Quello che aspettavamo da tempo: oggi Pescara si è svegliata con migliaia di attivisti in corteo
Da mesi assistiamo a ciò che non possiamo più chiamare semplicemente conflitto: in Palestina è in corso un genocidio. Bambini, donne, civili innocenti continuano a morire sotto i bombardamenti, mentre intere città vengono rase al suolo e un popolo viene privato dei suoi diritti fondamentali, del futuro, della stessa possibilità di esistere. È una parola dura, ma è quella giusta: genocidio. E davanti a un genocidio non si può restare neutrali, non si può voltare lo sguardo, non si può ridurre tutto al linguaggio diplomatico di chi sceglie di tacere.
Proprio per questo, ieri ero a Firenze, ospite al Festival dell’Economia Civile all’Università, e non ho esitato a partecipare alla manifestazione che ha attraversato la città. Una piazza viva, piena, in cui tante e tanti hanno gridato la propria indignazione e il proprio bisogno di pace. Un grido che non è semplice testimonianza, ma che diventa chiamata alla responsabilità collettiva: è arrivato il momento di bloccare tutto, di dire basta alle armi, agli accordi commerciali con chi bombarda, alla complicità internazionale che rende possibile l’orrore.

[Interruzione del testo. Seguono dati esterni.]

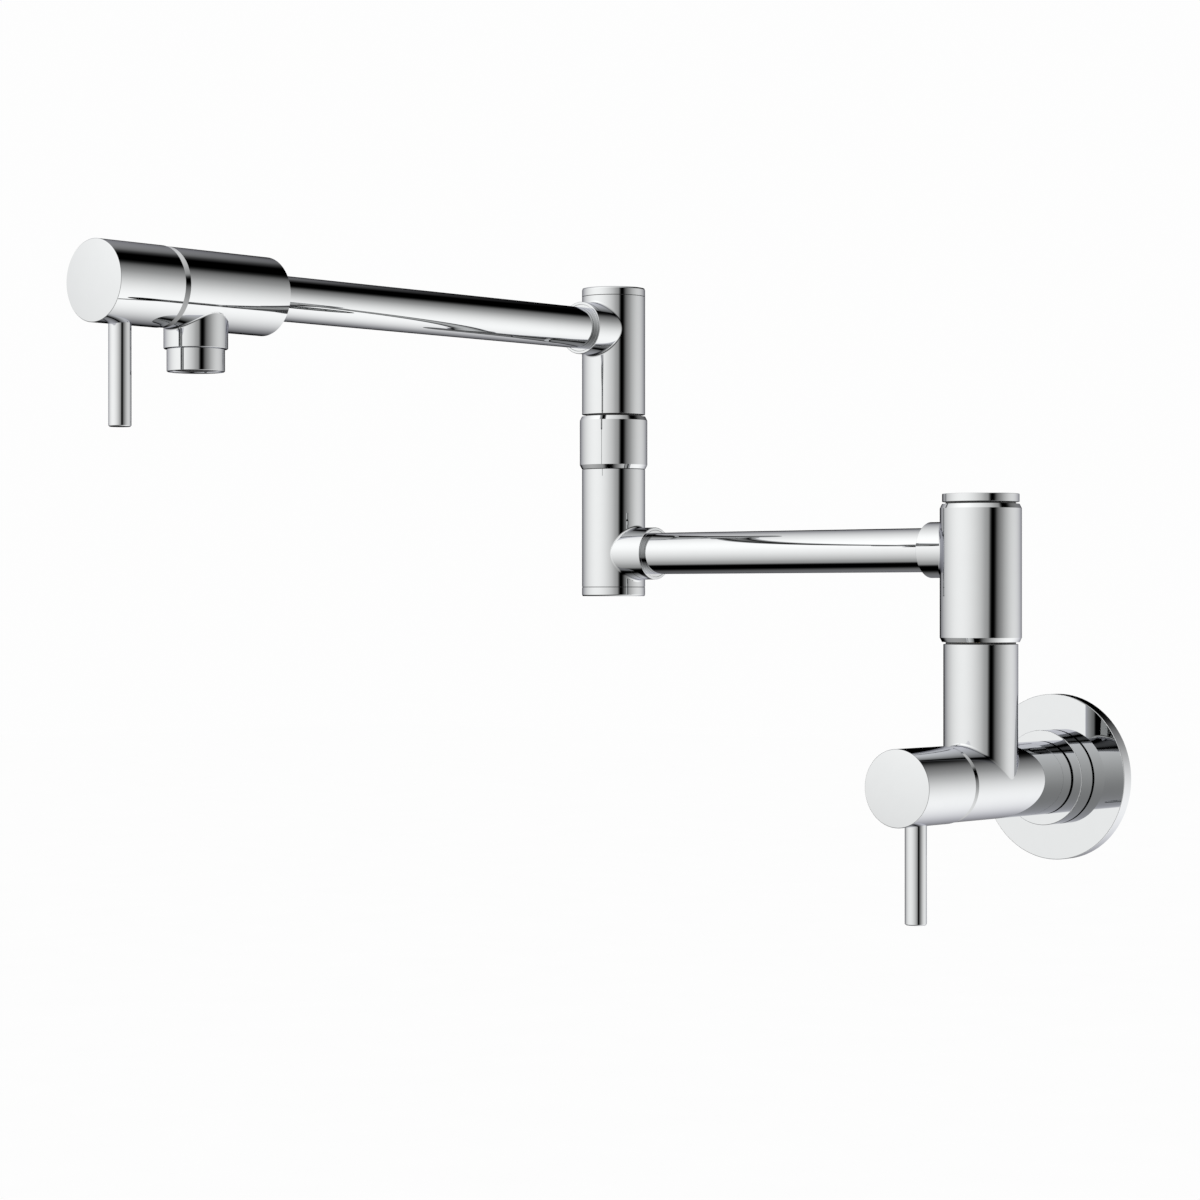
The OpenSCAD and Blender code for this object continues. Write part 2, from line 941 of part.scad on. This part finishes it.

Oggi, mentre affronto lo sciopero nazionale che ha paralizzato i trasporti, porto dentro di me lo stesso spirito. Sorrido anche se passo ore nelle stazioni, con treni soppressi e viaggi infiniti. Perché nel frattempo, in quelle stesse stazioni, ho avuto modo di parlare con persone che si lamentavano dei disagi. A loro ho detto quello che sento dentro: è meglio aspettare tre ore in più un treno, che contare milioni di bambini morti sotto le macerie. Questa riflessione, detta a voce alta, ha fermato alcuni sguardi e aperto qualche consapevolezza. Anche questo è fare politica: trasformare il quotidiano in occasione di confronto e di coscienza.
E infine oggi, nella mia città, ho visto quello che aspettavo da tempo: Pescara si è svegliata. Migliaia di attiviste e attivisti hanno sfilato in corteo per le strade, portando bandiere, cartelli, voci che chiedevano giustizia e pace. È stata una manifestazione straordinaria, che ha rotto il silenzio e l’indifferenza, e che ha mostrato che anche qui esiste una comunità pronta a mobilitarsi, a schierarsi, a non lasciare sola la Palestina. Io sono fiera di aver camminato in quel corteo, insieme a tante persone diverse, unite dalla stessa rabbia e dalla stessa speranza.
Oggi più che mai sento che la lotta non è lontana, non è di qualcun altro: ci riguarda tuttз. Fermare il genocidio in Palestina significa difendere i valori universali della pace, dei diritti umani, della dignità. Significa ricordarci che nessuno è libero finché qualcun altro è oppresso.
Per questo non basta un giorno, non basta una piazza. Abbiamo bisogno di costruire un fronte largo, determinato, che chieda con forza il cessate il fuoco, la fine dell’occupazione, la libertà per il popolo palestinese. Abbiamo bisogno di portare questa voce nei nostri territori, nei nostri circoli, nelle università, nei luoghi di lavoro.
Lo sciopero che vivo oggi, le manifestazioni di Firenze e Pescara, i viaggi infiniti e le ore di attesa: tutto questo non è sacrificio, ma parte di un percorso collettivo. Perché nonostante la fatica, resto convinta che lottare per la pace, per la giustizia, per la vita, sia il compito più alto che possiamo darci come cittadinз e come comunità politica.
Il genocidio in Palestina deve finire. E finirà soltanto se continueremo a scendere in piazza, a denunciare, a costruire solidarietà concreta. È questo il tempo di non arrendersi. È questo il tempo di trasformare la rabbia in azione e la speranza in lotta politica.
E io, oggi, mi sento parte di questa storia collettiva. Una storia che nasce dalle strade di Firenze e Pescara, ma che parla al mondo intero: non resteremo in silenzio, non resteremo complici. Continueremo a lottare, insieme, senza perdere la tenerezza.